• _WORK TO DO_
Restate the entire listing word for word.
****************************************
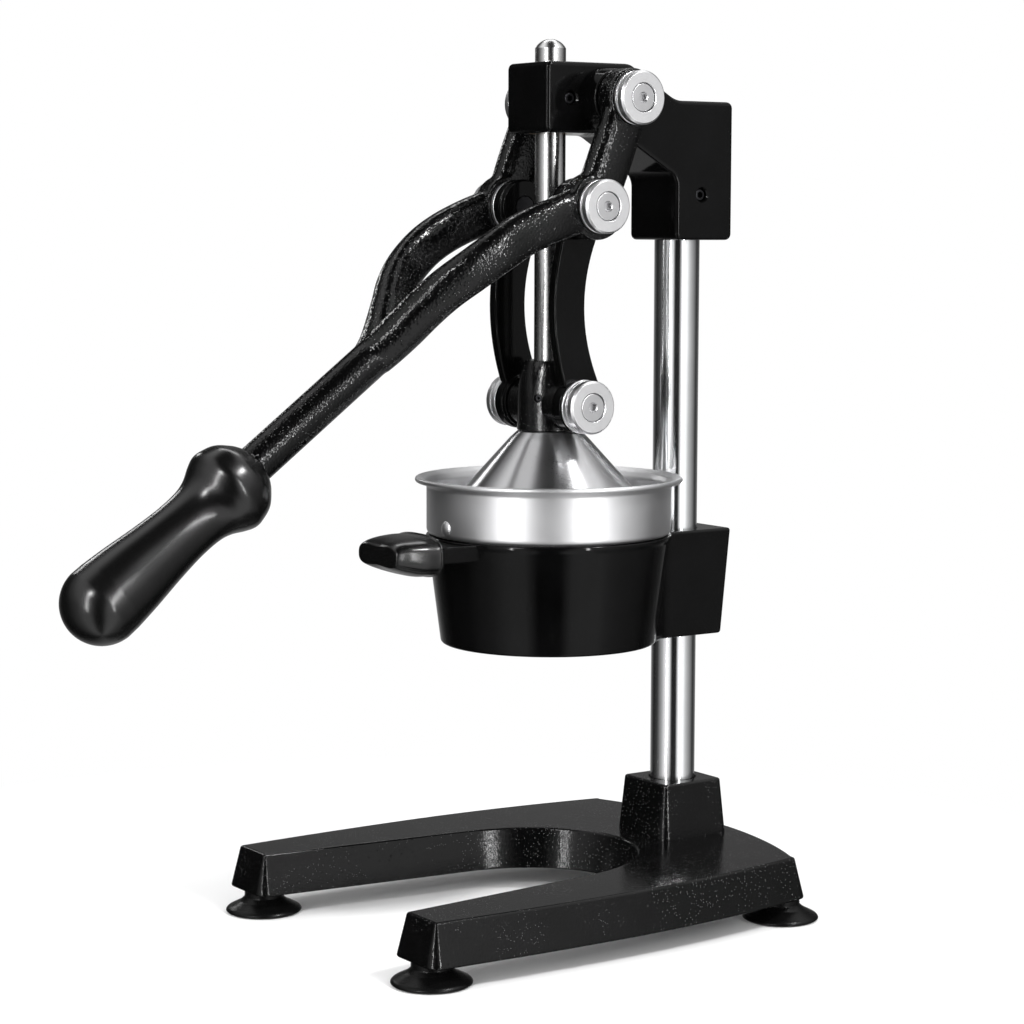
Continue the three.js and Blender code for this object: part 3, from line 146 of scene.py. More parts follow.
class Shader(Tree):
    """A material round a Principled BSDF, with its coordinates in millimetres."""

    def __init__(self, name):
        self.material = bpy.data.materials.new(name)
        super().__init__(self.material)
        self.surface = self.nodes["Principled BSDF"]
        self.place = self.node("ShaderNodeTexCoord").outputs["Object"]
        self.bumps = None

    def scaled(self, scale):
        inputs = {"Vector": self.place, "Scale": [s / MM for s in scale]}
        return self.node("ShaderNodeMapping", inputs).outputs["Vector"]

    def noise(self, size, detail=2, roughness=0.5, stretch=(1, 1, 1)):
        """Noise whose grains are about size millimetres, drawn out by stretch."""
        place = self.scaled([1 / size / s for s in stretch])
        inputs = {"Vector": place, "Scale": 1, "Detail": detail, "Roughness": roughness}
        return self.node("ShaderNodeTexNoise", inputs).outputs["Fac"]

    def dots(self, gap, core, rim, smooth=None):
        """1 on dots about gap millimetres apart, fading from core to rim, shares of gap."""
        inputs = {"Vector": self.scaled([1 / gap] * 3), "Scale": 1}
        feature = "F1" if smooth is None else "SMOOTH_F1"
        made = self.node("ShaderNodeTexVoronoi", inputs, feature=feature)
        if smooth is not None:
            made.inputs["Smoothness"].default_value = smooth
        return self.spread(made.outputs["Distance"], core, rim, 1, 0)

    def colours(self, source, dark, light, high=NOISE_HIGH, tip=None):
        """Dark to light by source, and the colour tip where source is 1; the hammertones paint
        their glints, a painted highlight, with it.
        """
        ramp = self.node("ShaderNodeValToRGB", {"Fac": source})
        stops = ramp.color_ramp.elements
        stops[0].position, stops[1].position = NOISE_LOW, high
        stops[0].color, stops[1].color = (*dark, 1), (*light, 1)
        if tip:
            stops.new(1.0).color = (*tip, 1)
        self.join(ramp.outputs["Color"], self.surface.inputs["Base Color"])

    def shaded(self, source, colour, swing):
        """The colour, darker and lighter by the share swing."""
        dark = [c * (1 - swing) for c in colour]
        self.colours(source, dark, [min(1, c * (1 + swing)) for c in colour])

    def rough(self, source, smooth, dull, low=NOISE_LOW, high=NOISE_HIGH):
        spread = self.spread(source, low, high, smooth, dull)
        self.join(spread, self.surface.inputs["Roughness"])

    def bump(self, source, depth):
        """Raises the surface by up to depth millimetres where source is 1."""
        inputs = {"Height": source, "Strength": 1, "Distance": depth * MM}
        if self.bumps:
            inputs["Normal"] = self.bumps
        self.bumps = self.node("ShaderNodeBump", inputs).outputs["Normal"]
        self.join(self.bumps, self.surface.inputs["Normal"])

    def set(self, **values):
        for key, value in values.items():
            self.surface.inputs[key.replace("_", " ")].default_value = value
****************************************
• _EXPECTED ANSWER_
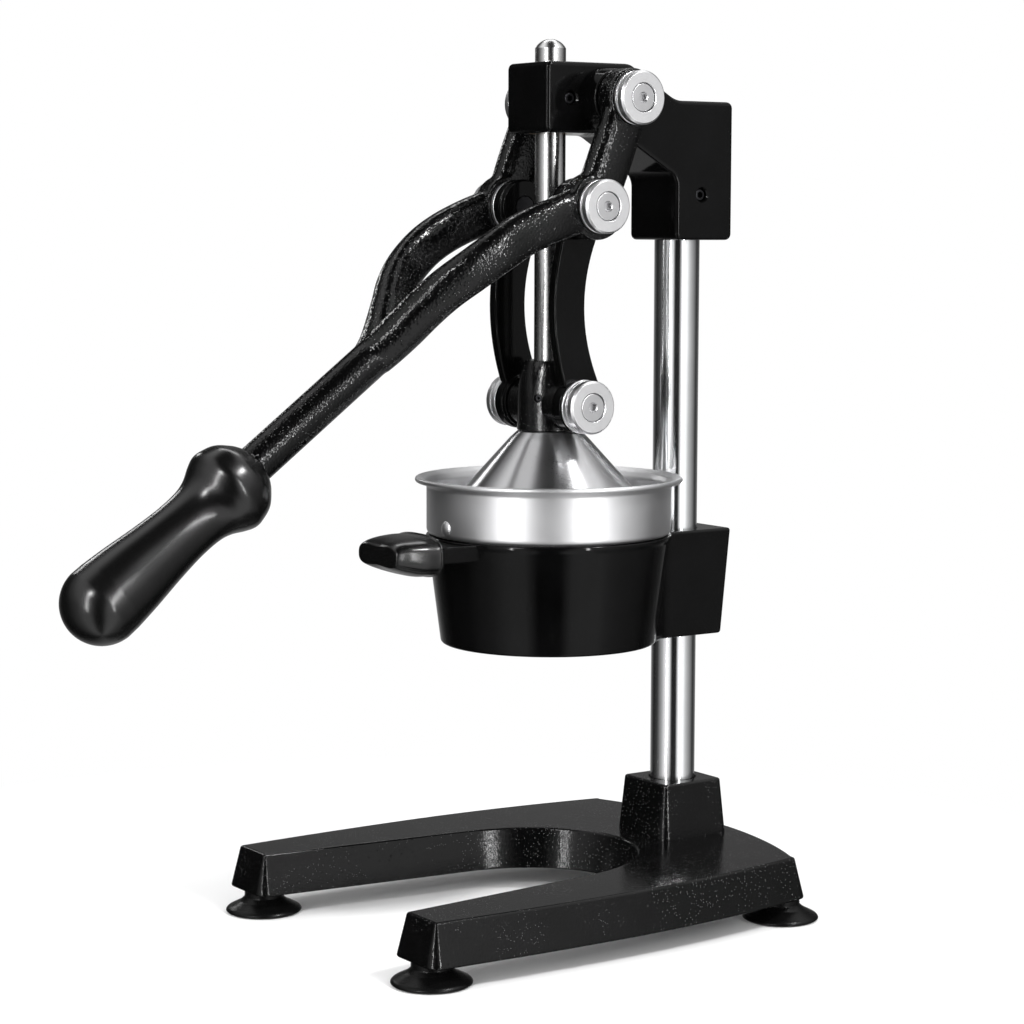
Continue the three.js and Blender code for this object: part 3, from line 146 of scene.py. More parts follow.
class Shader(Tree):
    """A material round a Principled BSDF, with its coordinates in millimetres."""

    def __init__(self, name):
        self.material = bpy.data.materials.new(name)
        super().__init__(self.material)
        self.surface = self.nodes["Principled BSDF"]
        self.place = self.node("ShaderNodeTexCoord").outputs["Object"]
        self.bumps = None

    def scaled(self, scale):
        inputs = {"Vector": self.place, "Scale": [s / MM for s in scale]}
        return self.node("ShaderNodeMapping", inputs).outputs["Vector"]

    def noise(self, size, detail=2, roughness=0.5, stretch=(1, 1, 1)):
        """Noise whose grains are about size millimetres, drawn out by stretch."""
        place = self.scaled([1 / size / s for s in stretch])
        inputs = {"Vector": place, "Scale": 1, "Detail": detail, "Roughness": roughness}
        return self.node("ShaderNodeTexNoise", inputs).outputs["Fac"]

    def dots(self, gap, core, rim, smooth=None):
        """1 on dots about gap millimetres apart, fading from core to rim, shares of gap."""
        inputs = {"Vector": self.scaled([1 / gap] * 3), "Scale": 1}
        feature = "F1" if smooth is None else "SMOOTH_F1"
        made = self.node("ShaderNodeTexVoronoi", inputs, feature=feature)
        if smooth is not None:
            made.inputs["Smoothness"].default_value = smooth
        return self.spread(made.outputs["Distance"], core, rim, 1, 0)

    def colours(self, source, dark, light, high=NOISE_HIGH, tip=None):
        """Dark to light by source, and the colour tip where source is 1; the hammertones paint
        their glints, a painted highlight, with it.
        """
        ramp = self.node("ShaderNodeValToRGB", {"Fac": source})
        stops = ramp.color_ramp.elements
        stops[0].position, stops[1].position = NOISE_LOW, high
        stops[0].color, stops[1].color = (*dark, 1), (*light, 1)
        if tip:
            stops.new(1.0).color = (*tip, 1)
        self.join(ramp.outputs["Color"], self.surface.inputs["Base Color"])

    def shaded(self, source, colour, swing):
        """The colour, darker and lighter by the share swing."""
        dark = [c * (1 - swing) for c in colour]
        self.colours(source, dark, [min(1, c * (1 + swing)) for c in colour])

    def rough(self, source, smooth, dull, low=NOISE_LOW, high=NOISE_HIGH):
        spread = self.spread(source, low, high, smooth, dull)
        self.join(spread, self.surface.inputs["Roughness"])

    def bump(self, source, depth):
        """Raises the surface by up to depth millimetres where source is 1."""
        inputs = {"Height": source, "Strength": 1, "Distance": depth * MM}
        if self.bumps:
            inputs["Normal"] = self.bumps
        self.bumps = self.node("ShaderNodeBump", inputs).outputs["Normal"]
        self.join(self.bumps, self.surface.inputs["Normal"])

    def set(self, **values):
        for key, value in values.items():
            self.surface.inputs[key.replace("_", " ")].default_value = value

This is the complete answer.